Student Competitions | News
U Michigan Hackathon Set To Draw More Than 1,200 Competitors
For 36 hours beginning Sept. 20, more than 1,200 undergraduate computer programmers will descend on the University of Michigan's football stadium to participate in "the most epic hackathon," MHacks 2013.
Students will work in teams of up to four people to compete for the first place prize of $10,000. The event encourages student programmers to develop inventive new projects under strict time constraints. Some students arrive at the competition with pre-formed teams and product ideas, but they aren't allowed to write any code until the hackathon begins.
Although the word "hack" may suggest illegal activities, the hackathon culture focuses on using technology to create rather than break. According to information from the university, winning projects from another MHacks event earlier this year included a site that translates spoken language, another site that mimics the audio effects of electric guitar hardware, and an app that tells people what shots they need when they travel. Some 2012 hackathon projects are in the process of being commercialized.
Students from around the country, and some from other countries, participate in the event. MHacks runs buses to transport participants from about 100 universities in the United States and Canada. For other participants, the event pays $200 toward the cost of a flight.
During the event, participants can tweet designated hashtags to request things like pizza or technical assistance. A napping area is also available.

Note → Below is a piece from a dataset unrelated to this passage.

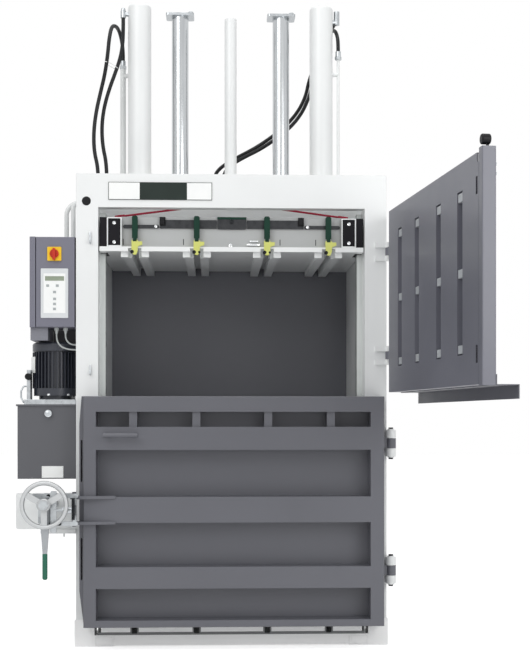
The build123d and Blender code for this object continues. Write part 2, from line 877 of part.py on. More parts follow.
# Stop plates on the guide rods, each with its clamp bolt
with BuildPart() as rod_stops:
    with BuildSketch(Plane.XY.offset(guide_rod_top)):
        with GridLocations(2 * guide_offset, 0, 2, 1):
            RectangleRounded(stop_length, stop_width, radius=12)
    extrude(amount=stop_thickness)
    with BuildSketch(Plane.XY.offset(guide_rod_top + stop_thickness)):
        for stop_x in (-guide_offset, guide_offset):
            with Locations((stop_x + stop_length / 2 - stop_bolt / 2 - 4, 0)):
                RegularPolygon(stop_bolt / 2, 6)
    extrude(amount=18)

# Strap clips: a plate below each lever with two ears and the lever's pin
with BuildPart() as strap_clips:
    for strap_x in strap_places:
        clip_top = plate_bottom + plate_lip
        hook_x = strap_x + clip_width / 2 + clip_hook
        hook_top = clip_top + clip_hook_height
        with BuildSketch(Plane.XZ.offset(-plate_front + flat_gap)):
            with BuildLine():
                Polyline(
                    (strap_x - clip_width / 2, hook_top),
                    (strap_x - clip_width / 2, clip_top - clip_shoulder),
                    (strap_x - clip_width / 4, clip_top - clip_drop),
                    (strap_x + clip_width / 4, clip_top - clip_drop),
                    (strap_x + clip_width / 2, clip_top - clip_shoulder),
                    (strap_x + clip_width / 2, clip_top),
                    (hook_x, clip_top + clip_hook_height / 3),
                    (hook_x, hook_top),
                    close=True,
                )
            make_face()
        extrude(amount=clip_thickness)
        clip_front = plate_front - flat_gap - clip_thickness
        ear_back = lever_pivot_y + 12
        ear_middle = (clip_front + ear_back) / 2
        ear_offset = lever_neck / 2 + ear_thickness / 2 + 0.5
        ear_height = lever_pivot_height + 6 - clip_top
        with BuildSketch(Plane.XY.offset(clip_top)):
            for ear_side in (-1, 1):
                with Locations((strap_x + ear_side * ear_offset, ear_middle)):
                    Rectangle(ear_thickness, ear_back - clip_front)
        extrude(amount=ear_height)
        with BuildSketch(Plane.YZ.offset(strap_x - ear_offset)):
            with Locations((lever_pivot_y, lever_pivot_height)):
                Circle(lever_pin / 2)
        extrude(amount=2 * ear_offset)


def strap_lever_part(strap_x):
    """A strap lever that stands up from its pin, wider above a narrow neck."""
    with BuildPart() as lever:
        with BuildSketch(Plane.YZ.offset(strap_x - lever_neck / 2)):
            with Locations((lever_pivot_y, lever_pivot_height)):
                Circle(lever_barrel / 2)
        extrude(amount=lever_neck)
        with BuildSketch(Plane.XZ.offset(-lever_pivot_y - lever_thickness / 2)):
            with Locations((strap_x, lever_pivot_height + lever_length / 2)):
                Rectangle(lever_neck, lever_length)
            with Locations((strap_x, lever_pivot_height + (lever_neck_height + lever_length) / 2)):
                Rectangle(lever_width, lever_length - lever_neck_height)
        extrude(amount=lever_thickness)
        fillet(lever.edges().filter_by(Axis.Y).group_by(Axis.Z)[-1], radius=lever_width * 0.35)
        with BuildSketch(Plane.YZ.offset(strap_x - lever_width)):
            with Locations((lever_pivot_y, lever_pivot_height)):
                Circle(lever_pin / 2 + running_gap)
        extrude(amount=2 * lever_width, mode=Mode.SUBTRACT)
    return lever


strap_levers = {f"strap_lever_{count}": strap_lever_part(x) for count, x in enumerate(strap_places, 1)}

# Linkage on the press plate's fascia: thin and thick bars and the middle plate
with BuildPart() as linkage_bars:
    link_low = plate_top - link_drop
    thick_near = centre_plate_width / 2 + link_gap
    thin_near = link_reach + link_gap
    thin_far = fascia_half - link_end
    centre_z = link_low - centre_plate_lift + centre_plate_height / 2
    with BuildSketch(Plane.XZ.offset(-fascia_front)):
        with Locations((0, link_low + link_thin / 2)):
            with GridLocations(thin_near + thin_far, 0, 2, 1):
                SlotOverall(thin_far - thin_near, link_thin)
        with Locations((0, link_low + link_thick / 2)):
            with GridLocations(thick_near + link_reach, 0, 2, 1):
                Rectangle(link_reach - thick_near, link_thick)
        with Locations((0, centre_z)):
            RectangleRounded(centre_plate_width, centre_plate_height, radius=6)
        with Locations((0, centre_z + centre_plate_height / 4)):
            Circle(centre_hole / 2, mode=Mode.SUBTRACT)
    extrude(amount=link_thickness)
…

The event is organized by the Michigan Hackers and MPowered Entrepreneurship student organizations. The University of Michigan's Division of Computer Science and Engineering, Facebook, Groupon, Hearst Automotive, and other organizations sponsor the event. Tech companies such as Facebook, Google, Apple, and Twitter also send engineers to the event to act as mentors.
On the final day of MHacks, the judges select approximately 15 finalists from the 400 to 500 teams in the competition. Those finalists are given two minutes to demonstrate their creations to the participants. In the end, the competition awards more than $30,000 in prizes to the top teams.